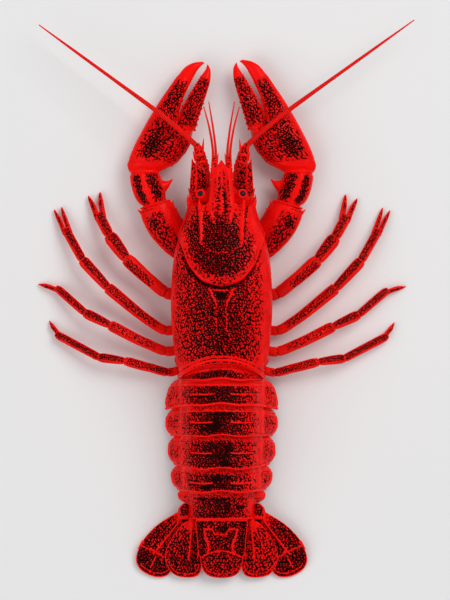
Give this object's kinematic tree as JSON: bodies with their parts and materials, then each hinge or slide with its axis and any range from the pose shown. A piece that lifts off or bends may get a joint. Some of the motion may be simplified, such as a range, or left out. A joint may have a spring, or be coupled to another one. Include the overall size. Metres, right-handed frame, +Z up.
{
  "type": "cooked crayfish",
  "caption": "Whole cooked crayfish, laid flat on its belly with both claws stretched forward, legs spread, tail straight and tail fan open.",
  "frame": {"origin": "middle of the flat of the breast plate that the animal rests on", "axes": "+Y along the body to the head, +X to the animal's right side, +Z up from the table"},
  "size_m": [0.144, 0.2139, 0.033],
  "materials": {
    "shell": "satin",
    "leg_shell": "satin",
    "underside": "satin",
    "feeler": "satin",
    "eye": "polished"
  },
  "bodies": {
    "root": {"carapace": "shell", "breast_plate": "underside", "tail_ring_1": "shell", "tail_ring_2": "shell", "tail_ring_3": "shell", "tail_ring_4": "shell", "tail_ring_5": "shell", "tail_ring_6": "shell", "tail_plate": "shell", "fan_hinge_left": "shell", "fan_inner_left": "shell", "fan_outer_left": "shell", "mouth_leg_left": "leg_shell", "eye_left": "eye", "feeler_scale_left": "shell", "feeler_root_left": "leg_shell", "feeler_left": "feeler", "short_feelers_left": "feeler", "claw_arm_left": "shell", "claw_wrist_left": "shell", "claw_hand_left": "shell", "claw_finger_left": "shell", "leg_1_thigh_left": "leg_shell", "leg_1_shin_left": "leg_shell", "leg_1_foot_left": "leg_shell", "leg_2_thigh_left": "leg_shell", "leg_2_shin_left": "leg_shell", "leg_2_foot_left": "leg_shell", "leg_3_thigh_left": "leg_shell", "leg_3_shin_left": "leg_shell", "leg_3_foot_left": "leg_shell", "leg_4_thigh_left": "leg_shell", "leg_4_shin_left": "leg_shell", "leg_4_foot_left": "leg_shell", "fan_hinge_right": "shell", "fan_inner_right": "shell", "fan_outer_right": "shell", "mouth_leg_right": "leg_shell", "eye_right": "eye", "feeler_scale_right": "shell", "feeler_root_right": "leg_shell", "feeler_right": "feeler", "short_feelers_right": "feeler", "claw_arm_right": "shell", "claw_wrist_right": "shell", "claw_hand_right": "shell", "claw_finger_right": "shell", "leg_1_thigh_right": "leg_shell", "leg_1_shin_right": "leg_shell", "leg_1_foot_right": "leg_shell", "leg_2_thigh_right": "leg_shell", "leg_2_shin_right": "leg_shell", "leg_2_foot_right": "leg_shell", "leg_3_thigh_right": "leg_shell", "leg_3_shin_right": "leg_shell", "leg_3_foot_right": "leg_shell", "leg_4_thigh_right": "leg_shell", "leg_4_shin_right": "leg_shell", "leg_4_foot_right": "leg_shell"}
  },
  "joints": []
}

[Goal]: From the preceding material, extract every line exactly.

[Task response]:
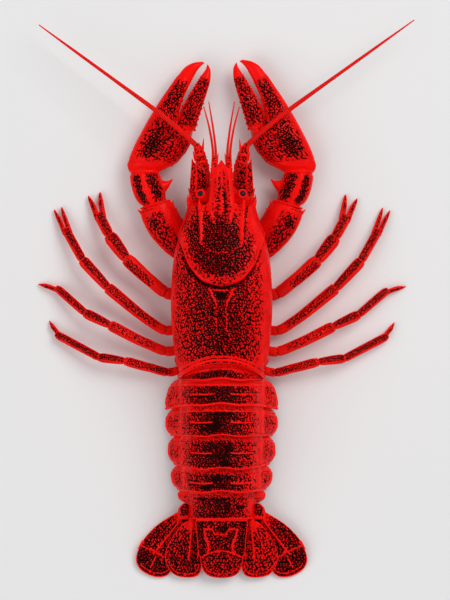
Give this object's kinematic tree as JSON: bodies with their parts and materials, then each hinge or slide with its axis and any range from the pose shown. A piece that lifts off or bends may get a joint. Some of the motion may be simplified, such as a range, or left out. A joint may have a spring, or be coupled to another one. Include the overall size. Metres, right-handed frame, +Z up.
{
  "type": "cooked crayfish",
  "caption": "Whole cooked crayfish, laid flat on its belly with both claws stretched forward, legs spread, tail straight and tail fan open.",
  "frame": {"origin": "middle of the flat of the breast plate that the animal rests on", "axes": "+Y along the body to the head, +X to the animal's right side, +Z up from the table"},
  "size_m": [0.144, 0.2139, 0.033],
  "materials": {
    "shell": "satin",
    "leg_shell": "satin",
    "underside": "satin",
    "feeler": "satin",
    "eye": "polished"
  },
  "bodies": {
    "root": {"carapace": "shell", "breast_plate": "underside", "tail_ring_1": "shell", "tail_ring_2": "shell", "tail_ring_3": "shell", "tail_ring_4": "shell", "tail_ring_5": "shell", "tail_ring_6": "shell", "tail_plate": "shell", "fan_hinge_left": "shell", "fan_inner_left": "shell", "fan_outer_left": "shell", "mouth_leg_left": "leg_shell", "eye_left": "eye", "feeler_scale_left": "shell", "feeler_root_left": "leg_shell", "feeler_left": "feeler", "short_feelers_left": "feeler", "claw_arm_left": "shell", "claw_wrist_left": "shell", "claw_hand_left": "shell", "claw_finger_left": "shell", "leg_1_thigh_left": "leg_shell", "leg_1_shin_left": "leg_shell", "leg_1_foot_left": "leg_shell", "leg_2_thigh_left": "leg_shell", "leg_2_shin_left": "leg_shell", "leg_2_foot_left": "leg_shell", "leg_3_thigh_left": "leg_shell", "leg_3_shin_left": "leg_shell", "leg_3_foot_left": "leg_shell", "leg_4_thigh_left": "leg_shell", "leg_4_shin_left": "leg_shell", "leg_4_foot_left": "leg_shell", "fan_hinge_right": "shell", "fan_inner_right": "shell", "fan_outer_right": "shell", "mouth_leg_right": "leg_shell", "eye_right": "eye", "feeler_scale_right": "shell", "feeler_root_right": "leg_shell", "feeler_right": "feeler", "short_feelers_right": "feeler", "claw_arm_right": "shell", "claw_wrist_right": "shell", "claw_hand_right": "shell", "claw_finger_right": "shell", "leg_1_thigh_right": "leg_shell", "leg_1_shin_right": "leg_shell", "leg_1_foot_right": "leg_shell", "leg_2_thigh_right": "leg_shell", "leg_2_shin_right": "leg_shell", "leg_2_foot_right": "leg_shell", "leg_3_thigh_right": "leg_shell", "leg_3_shin_right": "leg_shell", "leg_3_foot_right": "leg_shell", "leg_4_thigh_right": "leg_shell", "leg_4_shin_right": "leg_shell", "leg_4_foot_right": "leg_shell"}
  },
  "joints": []
}